Nationwide and Virgin Money Hike Mortgage Rates, Dashing Hopes for Swift Cuts
Nationwide and Virgin Money Increase Mortgage Rates

Nationwide and Virgin Money Implement Mortgage Rate Increases, Described as 'Kick in the Teeth' for Borrowers

In a significant move impacting homeowners and prospective buyers, Nationwide Building Society has today increased selected fixed mortgage rates by up to 0.19%, with Virgin Money following suit with hikes of up to 0.14%. This development represents a notable shift from the competitive pricing seen throughout January, delivering what one mortgage broker described as a "kick in the teeth" for borrowers who had been anticipating a continued downward trend.

Brokers Point to Rising Swap Rates and Stubborn Inflation

Industry experts have been quick to analyse the underlying causes of these increases. Justin Moy, Managing Director at Chelmsford-based EHF Mortgages, explained the direct link to financial markets: "After a good rally throughout January, the rise in Swaps, which fixed rate mortgages are priced off, has inevitably meant that lenders have had little option but to increase rates." He urged existing borrowers to act swiftly to secure the best remaining deals, emphasising that time is now of the essence for paperwork completion.

Emma Jones, Managing Director at Runcorn-based Whenthebanksaysno.co.uk, directly attributed the hikes to persistent inflation figures: "With these increases from Nationwide, it's now pretty clear that the road to lower rates may be longer and less predictable than expected, as inflation has dug in its heels." She stressed the significance when a lender of Nationwide's scale implements such changes, suggesting it sets a market tone.

End of January's Price War and Market Correction

Darryl Dhoffer, Founder at Bedford-based The Mortgage Geezer, framed the announcements as signalling "an end to January’s price war." He identified rising SONIA Swap rates, which dictate the cost of wholesale funding for lenders, as the primary driver. "When swap rates rise, funding fixed mortgages becomes more expensive. Lenders must rapidly pull and reprice products to protect their profit margins," he noted, characterising the shift not as a crash but as a market correction acknowledging a slower, bumpier path to rate reductions.

Echoing the sentiment of a setback, Ben Perks, Managing Director at Stourbridge-based Orchard Financial Advisers, described the increases as particularly disheartening for optimistic borrowers but expressed hope it might be a temporary blip. His outlook hinges on future inflation data and potential Bank of England action: "Hopefully there will be more positive news in the coming weeks and months if inflation falls back into line and the Bank of England cuts rates further."

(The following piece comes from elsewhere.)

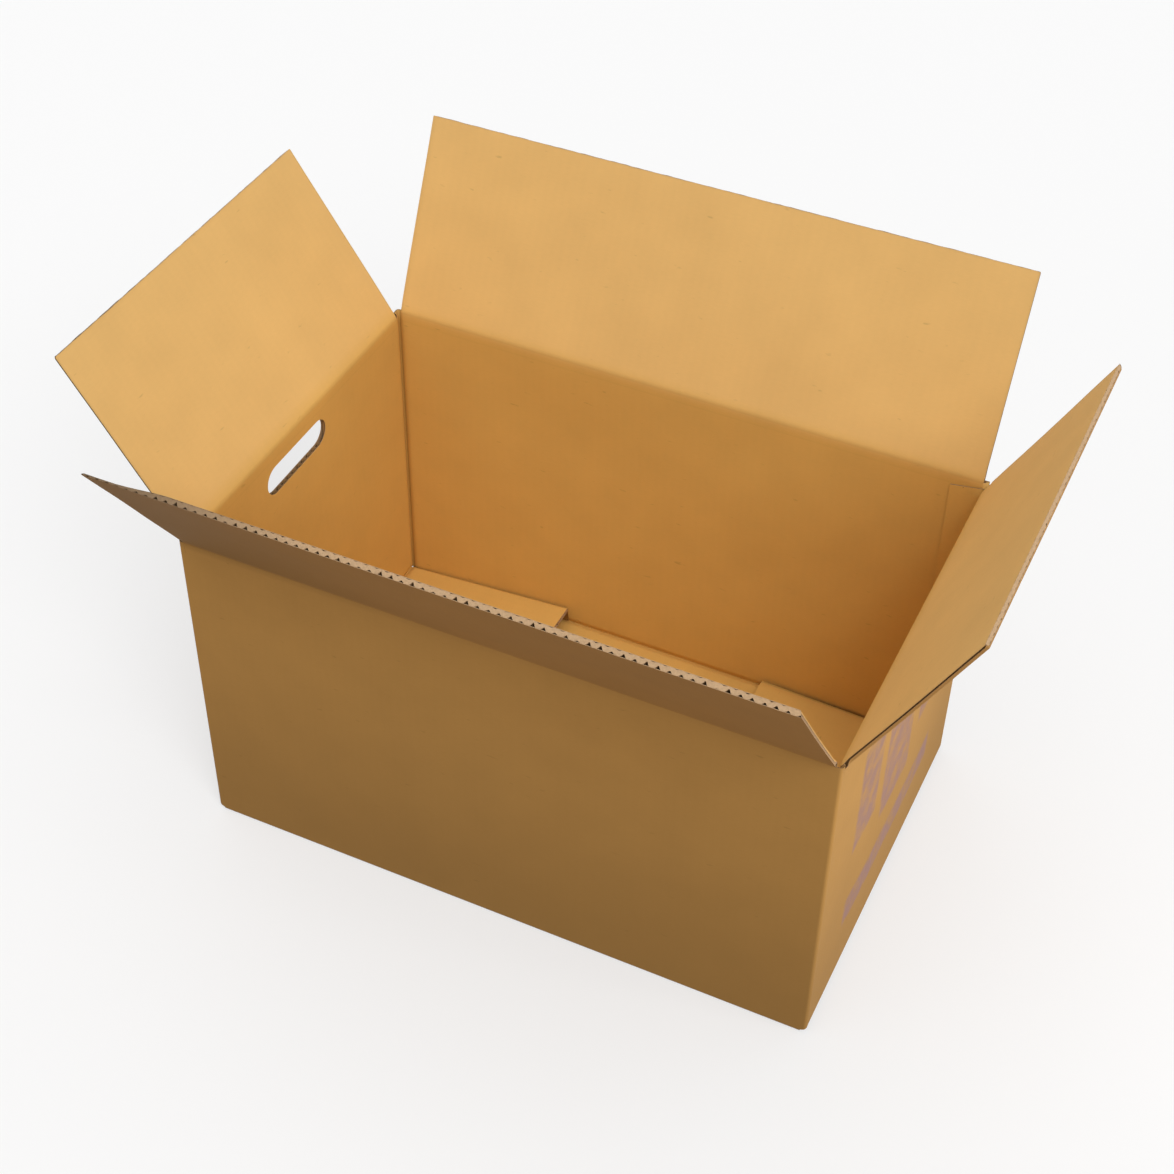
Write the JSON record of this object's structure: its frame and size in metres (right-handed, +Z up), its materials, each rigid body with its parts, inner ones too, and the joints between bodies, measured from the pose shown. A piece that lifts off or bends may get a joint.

A Warning to Borrowers About Market Volatility

The rate changes have served as a stark reminder of mortgage market volatility. Katy Eatenton, Mortgage & Protection Specialist at St Albans-based Lifetime Wealth Management, issued a clear warning: "What these rate increases highlight is that the direction of mortgage pricing can change very quickly... This should serve as a shot across the bows to borrowers that rates can go up as quickly as they come down." She linked the pricing directly to diminished prospects of an imminent Bank of England rate cut being factored into wholesale costs.

Attention now turns to the Bank of England's forthcoming interest rate decision. Jack Tutton, Director at Fareham-based SJ Mortgages, stated: "It is no surprise that yet more lenders have moved to increase their rates following a sustained increase in the cost of borrowing for lenders." He highlighted that while a base rate cut this week is unlikely, the split in the Monetary Policy Committee's vote will be crucial for financial market reactions.

Elliott Culley, Director at Hayling Island-based Switch Mortgage Finance, summarised the prevailing cautious hope: "With inflation higher than predicted, it was inevitable that lenders would put the brakes on and increase rates as SWAP rates rose. The hope is that this is just a blip and rates will continue trading downwards, but if inflation remains stubborn we may see further increases." This sentiment underscores the fragile balance between current economic data and future borrower prospects in the UK housing market.